Elle nous tient alors un grand discours sur le « wild side of women » et nous raconte « le livre de la jungle » et l’histoire de Moogli et de Mother Wolf. Elle nous dit s’être glissée dans la peau de Mother Wolf pour regarder l’humanité se battre et s’entretuer pour des principes religieux. Comment est-ce possible, dit-elle ? Ce message est apprécié par l’audience et elle nous chante « Mother Wolf » bien sûr.

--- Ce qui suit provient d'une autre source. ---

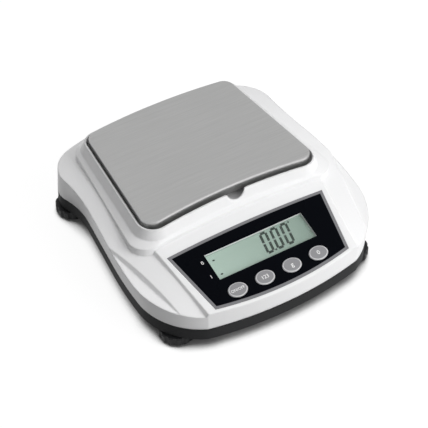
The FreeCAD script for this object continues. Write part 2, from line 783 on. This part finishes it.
def spacer(y_mid, half_y, z0):
    """A plate between the cell and what it is fastened to."""
    plate = box(-cell_width / 2, cell_width / 2, y_mid - half_y, y_mid + half_y, z0,
                z0 + spacer_thickness)
    for step in (-0.5, 0.5):
        plate = plate.cut(cylinder(cell_screw_radius + cell_screw_gap, 0.0, z0 + past, 0.0,
                                   y_mid + step * cell_screw_pitch))
    return plate


parts["cell_spacer_base"] = spacer(fixed_y, fixed_half_y, seat_z)
parts["cell_spacer_top"] = spacer(hub_y, fixed_half_y, cell_top)
parts["cell_screws_base"] = Part.makeCompound([
    screw(0.0, y, ground_gap + cell_screw_sink, cell_base_z + cell_screw_bite - ground_gap
          - cell_screw_sink, cell_screw_radius, cell_screw_head, cell_head_height)
    for y in fixed_screws])

# Pan support, cushions and screws
plate_z = support_top - support_plate
rib_low_z = well_floor_z + support_floor_gap
hub_low_z = cell_top + spacer_thickness
arms = []
reach = math.hypot(support_half_x, support_half_y)
swing = math.degrees(math.atan2(support_half_y, support_half_x))
for turn_by in (swing, -swing):
    arm = box(-reach, reach, -support_bar / 2, support_bar / 2, plate_z, support_top)
    rib = box(-reach, reach, -support_rib / 2, support_rib / 2, rib_low_z, plate_z)
    both = arm.fuse(rib)
    both.rotate(V(0, 0, 0), UP, turn_by)
    both.translate(V(0, cell_y, 0))
    arms.append(both)
for sx in (-1, 1):
    for sy in (-1, 1):
        arms.append(cylinder(cushion_radius + cushion_seat, plate_z, support_top, sx * support_half_x,
                             cell_y + sy * support_half_y))
centre_half = hub_half_x + support_centre_margin
centre = box(-centre_half, centre_half, cell_y - support_centre_front, hub_y + hub_half_y, plate_z,
             support_top)
hub = box(-hub_half_x, hub_half_x, hub_y - hub_half_y, hub_y + hub_half_y, hub_low_z, plate_z)
support = union(arms + [centre, hub])
head_seat = hub_low_z + hub_floor
for y in free_screws:
    support = support.cut(cylinder(cell_screw_radius + cell_screw_gap, 0.0, hub_low_z + past, 0.0, y))
    support = support.cut(cylinder(cell_screw_head + head_gap, head_seat, head_seat + past, 0.0, y))
for sx in (-1, 1):
    for sy in (-1, 1):
        support = support.cut(cylinder(cushion_peg + boss_hole_gap, 0.0, plate_z + past,
                                       sx * support_half_x, cell_y + sy * support_half_y))
parts["pan_support"] = support.removeSplitter()
parts["cell_screws_top"] = Part.makeCompound([
    screw(0.0, y, head_seat, head_seat - cell_top + cell_screw_bite, cell_screw_radius,
          cell_screw_head, cell_head_height, up=False) for y in free_screws])
cushions = []
for sx in (-1, 1):
    for sy in (-1, 1):
        x, y = sx * support_half_x, cell_y + sy * support_half_y
        disc = cylinder(cushion_radius, support_top, pan_inside_top, x, y)
        top_edge = [e for e in disc.Edges if abs(e.CenterOfMass.z - pan_inside_top) < 1e-6]
        disc = disc.makeChamfer(cushion_edge, top_edge)
        cushions.append(disc.fuse(cylinder(cushion_peg, plate_z, support_top, x, y)))
parts["pan_cushions"] = Part.makeCompound(cushions)
parts["overload_stop"] = cylinder(cell_screw_radius, tray_floor_z + 1.0 + stop_gap, cell_base_z - stop_gap,
                                  0.0, stop_y)

# Weighing pan: one drawn sheet with its edge turned down
pan = prism(pan_wire(), pan_low, pan_top)
top_edges = [e for e in pan.Edges if e.BoundBox.ZMin > pan_top - 0.01]
pan = pan.makeFillet(pan_edge_radius, top_edges)
pan_inside = prism(pan_wire(-pan_sheet), pan_low - 1.0, pan_inside_top)
top_edges = [e for e in pan_inside.Edges if e.BoundBox.ZMin > pan_inside_top - 0.01]
pan_inside = pan_inside.makeFillet(pan_edge_radius - pan_sheet, top_edges)
parts["weighing_pan"] = pan.cut(pan_inside)

# Display film, lens, display, board, switches and keys
film = prism(film_wire(film_border), -film_seat, film_thickness - film_seat)
film = film.cut(box(-window_width / 2, window_width / 2, 0.0, window_height, -2.0, 2.0))
for x in key_places:
    film = film.cut(ellipse_prism(key_half_x + key_gap, key_half_s + key_gap, -2.0, 2.0, x,
                                  key_row_s))
film_top_z = film_thickness - film_seat
parts["display_film"] = on_panel(film)
parts["display_lens"] = on_panel(box(-window_width / 2 + lens_gap, window_width / 2 - lens_gap,
                                     lens_gap, window_height - lens_gap,
                                     film_top_z - lens_thickness, film_top_z))
lcd_top = -wall - lens_gap
lcd_low = lcd_top - lcd_thickness
light_low = lcd_low - backlight_thickness
board_top = -board_drop
parts["lcd_panel"] = on_panel(box(-window_width / 2 - lcd_margin, window_width / 2 + lcd_margin,
                                  -lcd_margin, window_height + lcd_margin, lcd_low, lcd_top))
parts["lcd_backlight"] = on_panel(box(-window_width / 2 - light_margin,
                                      window_width / 2 + light_margin, -light_margin,
                                      window_height - light_margin, light_low, lcd_low))
strip_s = window_height + lcd_margin - connector_inset
parts["lcd_connector"] = on_panel(box(-window_width / 2, window_width / 2, strip_s,
                                      strip_s + connector_width, board_top, lcd_low))
parts["lcd_carrier"] = on_panel(box(-window_width / 2 - light_margin,
                                    window_width / 2 + light_margin, light_margin,
                                    window_height - carrier_inset, board_top, light_low))
board = box(-display_board_half_x, display_board_half_x, display_board_low_s,
            display_board_top_s, board_top - board_thickness, board_top)
for x, s in board_screws:
    board = board.cut(cylinder(screw_radius + screw_gap, board_top - past, board_top + past, x, s))
parts["display_board"] = on_panel(board)
board_screw_length = board_thickness + board_screw_bite
board_head_radius = screw_head_radius - board_screw_less
board_head_height = screw_head_height - board_screw_less
display_screws = [screw(x, s, board_top - board_thickness, board_screw_length, screw_radius,
                        board_head_radius, board_head_height) for x, s in board_screws]
parts["display_board_screws"] = on_panel(Part.makeCompound(display_screws))
switches = []
button_top = board_top + switch_height
for x in key_places:
    body = box(x - switch_size / 2, x + switch_size / 2, key_row_s - switch_size / 2,
               key_row_s + switch_size / 2, board_top, button_top - switch_button)
    switches.append(body.fuse(cylinder(switch_button_radius, button_top - switch_button,
                                      button_top, x, key_row_s)))
parts["key_switches"] = on_panel(Part.makeCompound(switches))
for name, x in zip(key_names, key_places):
    crown = ellipse_prism(key_half_x, key_half_s, -wall - key_flange_gap, key_proud, x, key_row_s)
    rim = [e for e in crown.Edges if e.BoundBox.ZMin > key_proud - 0.01]
    crown = crown.makeChamfer(key_edge, rim)
    base = ellipse_prism(key_half_x + key_flange, key_half_s + key_flange,
                         -wall - key_flange_gap - key_flange_thickness, -wall - key_flange_gap,
                         x, key_row_s)
    stem = cylinder(key_stem_radius, button_top + key_travel + lens_gap, -wall - key_flange_gap, x,
                    key_row_s)
    parts[name] = on_panel(union([crown, base, stem]))

# Main board, its parts, screws and the power inlet
board = box(main_board_x[0], main_board_x[1], main_board_y[0], main_board_y[1], main_board_z,
            main_board_z + board_thickness)
for x, y in board_posts:
    board = board.cut(cylinder(screw_radius + screw_gap, 0.0, past, x, y))
parts["main_board"] = board
board_face = main_board_z + board_thickness
parts["main_board_screws"] = Part.makeCompound([
    screw(x, y, board_face, board_screw_length, screw_radius, board_head_radius,
          board_head_height, up=False) for x, y in board_posts])
chip_x = 0.5 * (main_board_x[0] + main_board_x[1])
chip_y = 0.5 * (main_board_y[0] + main_board_y[1])
chips = []
for x, y, width, depth, height in board_chips:
    chips.append(box(chip_x + x - width / 2, chip_x + x + width / 2, chip_y + y - depth / 2,
                     chip_y + y + depth / 2, board_face, board_face + height))
for x, y, radius, height in board_cans:
    chips.append(cylinder(radius, board_face, board_face + height, chip_x + x, chip_y + y))
parts["main_board_components"] = Part.makeCompound(chips)
inlet_low_y = main_board_y[1] - 7.6
inlet = box(inlet_x - inlet_width / 2, inlet_x + inlet_width / 2, inlet_low_y,
            inlet_low_y + inlet_depth, board_face, board_face + inlet_height)
inlet_end = inlet_low_y + inlet_depth + inlet_nose
inlet = inlet.fuse(Part.makeCylinder(inlet_hole_radius - 0.3, inlet_nose,
                                     V(inlet_x, inlet_low_y + inlet_depth, inlet_z), ALONG_Y))
inlet = inlet.cut(Part.makeCylinder(inlet_bore_radius, inlet_bore_depth + 1.0,
                                    V(inlet_x, inlet_end - inlet_bore_depth, inlet_z), ALONG_Y))
pin = Part.makeCylinder(inlet_pin_radius, inlet_bore_depth - 1.0,
                        V(inlet_x, inlet_end - inlet_bore_depth - 0.5, inlet_z), ALONG_Y)
parts["power_inlet"] = inlet.fuse(pin)

# Levelling feet
bushes = []
for name, (x, y) in feet.items():
    bush = cylinder(foot_bush_radius, foot_bush_z, foot_bush_z + foot_bush_height, x, y)
    bushes.append(bush.cut(cylinder(foot_stud_radius + foot_stud_gap, 0.0, past, x, y)))
    wheel = cylinder(foot_wheel_radius, foot_wheel_low, foot_wheel_top, x, y)
    rims = [e for e in wheel.Edges if e.Length > 2 * math.pi * foot_pad_radius]
    wheel = wheel.makeChamfer(foot_wheel_edge, rims)
    for i in range(foot_grips):
        angle = 2 * math.pi * i / foot_grips
        far = foot_wheel_radius + foot_grip_radius * (1.0 - foot_grip_bite)
        wheel = wheel.cut(cylinder(foot_grip_radius, 0.0, past, x + far * math.cos(angle),
                                   y + far * math.sin(angle)))
    shoulder_z = foot_wheel_low + foot_wheel_web
    wheel = wheel.cut(cylinder(foot_stud_radius + foot_stud_gap, shoulder_z, past, x, y))
    wheel = wheel.cut(cylinder(foot_tip_radius + foot_stud_gap, 0.0, past, x, y))
    stud = cylinder(foot_stud_radius, shoulder_z, foot_wheel_top + foot_stud_reach, x, y)
    stud = stud.fuse(cylinder(foot_tip_radius, foot_tip_floor + foot_tip_gap, shoulder_z, x, y))
    pad = cylinder(foot_pad_radius, 0.0, foot_pad_height, x, y)
    pad = pad.makeChamfer(foot_pad_edge, [e for e in pad.Edges if e.Length > foot_pad_radius * 6])
    pad = pad.cut(cylinder(foot_tip_radius + foot_tip_gap, foot_tip_floor, past, x, y))
    parts["foot_wheel_" + name] = wheel
    parts["foot_stud_" + name] = stud
    parts["foot_pad_" + name] = pad
parts["foot_bushes"] = Part.makeCompound(bushes)


def write_parts():
    """Writes each node to its own file."""
    os.makedirs("parts", exist_ok=True)
    for name, shape in parts.items():
        if not shape.isValid():
            print("not valid:", name)
        shape.exportStep(os.path.join("parts", name + ".step"))


write_parts()
print(len(parts), "nodes")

Elle passe à l’étape suivante de son show et annonce son « Junkies’ Corner » par une anecdote relative à un show à Vienne où le parking VIP était à un mile de l’endroit du spectacle et qu’elle n’a dû qu’à « sister morphine » de pouvoir se tenir debout ce soir-là. Elle nous chante donc « Sister Morphine » suivi d’un titre de Nick Cave, « Late Victorian Holocaust » et un titre de Roger Waters « Sparrows Will Sing ».
Suit alors son très connu « Ballad Of Lucy Jordan » après quoi Madame tire sa révérence, pour quelques mètres seulement, pour épargner sa hanche et revient s’asseoir pour nous interpréter un titre qui n’a jamais été enregistré sur disque mais se retrouve sur la bande sonore du film « La cité des enfants perdus », « Who Would Take Your Dreams Away ».
Son show de ce soir se termine par « The Last Song », titre composé lors d’une soirée bien arrosée en compagnie de Damon Albarn qui ne se souvenait de rien, mais il y avait fort heureusement un enregistrement de ce moment oublié dans les vapeurs éthyliques. En l’entendant le lendemain, Marianne réalisera être en possession d’un petit joyau.
Et c’est donc bien vrai, c’est la dernière chanson et … exit les musiciens. Reste sur scène une Marianne Faithfull rayonnante, heureuse, profitant pleinement de la « standing ovation » de son public indéniablement « faithful ».
Une très très grande dame nous a donné le meilleur d’elle même ce soir. Mais elle doit partir, demain elle chante à Paris, et… la route est longue.